In other words: Fix an arbitrary $f \in C ( [1,2] \rightarrow L^{2} ([0,1] \to \mathbb R))$. Can we find a sequence $f_{n} \in C ([1,2] \times [0,1] \to \mathbb R)$, such that $$\sup_{z \in [1,2]} \int_{[0,1]} ( f_{n} -f )^{2} (z,x) d x \rightarrow 0 ? $$
This question is related to this question, by a different order of the spaces.
Yes. Say $f_t\in L^2[0,1]$ for $t\in[1,2]$ and $f_t$ depends continuously on $t$. Then $K=\{f_t:t\in[1,2]\}$ is a compact subset of $L^2[0,1]$.
Define $T_n:L^2[0,1]\to L^2[0,1]$ by, say, letting $T_n=f*\phi_n$, where $\phi_n$ is an approximate identity. It's easy to see that for each $n$ the function $g_n(s,t)=T_nf_t(s)$ is continuous on $[0,1]\times[1,2]$. We know $T_nf\to f$ in $L^2$ for every $f\in L^2$. And since $||T_n||\le||\phi_n||_1=1$ the family $(T_n)$ is equicontinuous on compact subsets of $L^2$. Hence $T_nf\to f$ uniformly on $K$.

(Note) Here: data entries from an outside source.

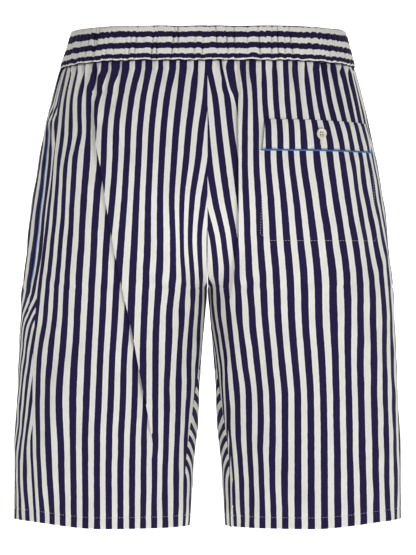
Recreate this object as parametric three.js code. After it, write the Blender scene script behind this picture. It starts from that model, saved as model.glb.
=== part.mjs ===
import * as THREE from "three";

// Striped bermuda shorts, worn, in millimetres. +Z is up, -Y is the wearer's back and +X the wearer's right.
// The origin is the centre of the waistband ring, halfway up the band.
// Each half of the garment is drawn on the +X side and mirrored for the wearer's left.

// Waistband
const bandHeight = 35;
const bandWall = 3;
const bandStandsProud = 1.2;
const puckerDepth = 0.8;
const shallowestPucker = 0.4;
const bandPuff = 0.6;
const bandRows = 4;

// Cloth and seams
const clothWall = 1.8;
const hemExtraWall = 0.8;
const hemHeight = 12;
const seamGap = 0.3;
const seamCalmColumns = { middle: 2, side: 1.5 };

// Levels down the garment
const bandTop = bandHeight / 2;
const panelTop = -bandHeight / 2 - seamGap;
const crotchLevel = -256;
const hemLevel = -507;
const riseTurnLevel = -150;
const seatLevel = -190;
const hemRise = 7;
const hemRiseFadesOver = 120;
const hemRiseStartsX = 110;
const hemRiseWidth = 95;
const hemStep = 1.5;

// Gathers under the waistband, each one a crest and a trough
const gathersPerPanel = 15;
const gatherDepth = 2.3;
const gatherFadeShort = 26;
const gatherFadeLong = 62;
const gathersEndLevel = -150;
const gathersEndOver = 60;
const gatherDepthShares = { least: 0.6, most: 1.15 };
const gatherSeeds = { front: 100, left: 50, fade: 7 };
const gatherCalmColumns = 2;

// Back pocket flap, blue piping and button
const flapTop = -80;
const flapBottom = -110.5;
const flapInnerX = 58;
const flapBehindSide = 33;
const flapWall = 1.6;
const flapFirstColumn = 9;
const flapLastColumn = 26;
const pipingDiameter = 2.2;
const pipingSides = 6;
const pipingStandsOff = 0.2;
const pipingStepsPerPoint = 1.3;
const mouthPoints = 12;
const buttonDiameter = 11.5;
const buttonThickness = 2.2;
const buttonHoleDiameter = 1.7;
const buttonHoleSpacing = 2.6;
const buttonX = 117.6;
const buttonZ = -93;
const buttonBevel = { bevelThickness: 0.5, bevelSize: 0.4, bevelSegments: 2 };
const buttonCurveSegments = 8;

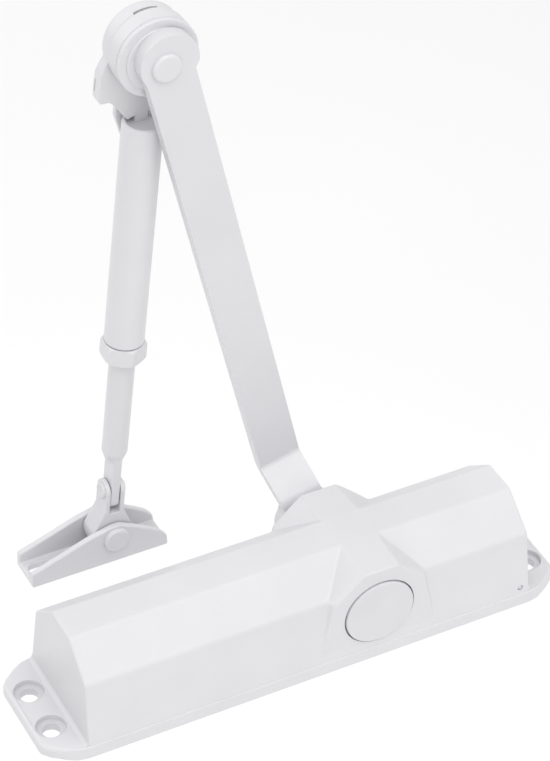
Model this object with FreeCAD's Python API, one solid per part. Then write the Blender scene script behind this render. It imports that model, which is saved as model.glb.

??? Since the downvoter doesn't see fit to show the courtesy of explaining what he or she thinks the problem is I have to guess. There are all sorts of things above that could be read incorrectly. Take the conclusion, "Hence $T_nf\to f$ uniformly on $K$", for example. A person could think that said that a certain sequence of continuous functions on $[0,1]\times[1,2]$ converged uniformly to a discontinuous function, which would of course be absurd. But that's not what it says. $K$ is a metric space, being a subset of the metric space $L^2$. $T_n$ is a sequence of mappings from this metric space into another metric space, again $L^2$ as it happens. So saying $T_nf\to f$ uniformly on $K$ says precisely that $\sup_{t\in[0,1]}||T_nf_t-f_t||_2\to0$.
Not that I have any reason to think that that's the problem, but I suspect that whatever the problem is is based on a similar sort of incorrect reading. Can't explain the actual problem without being told what it is...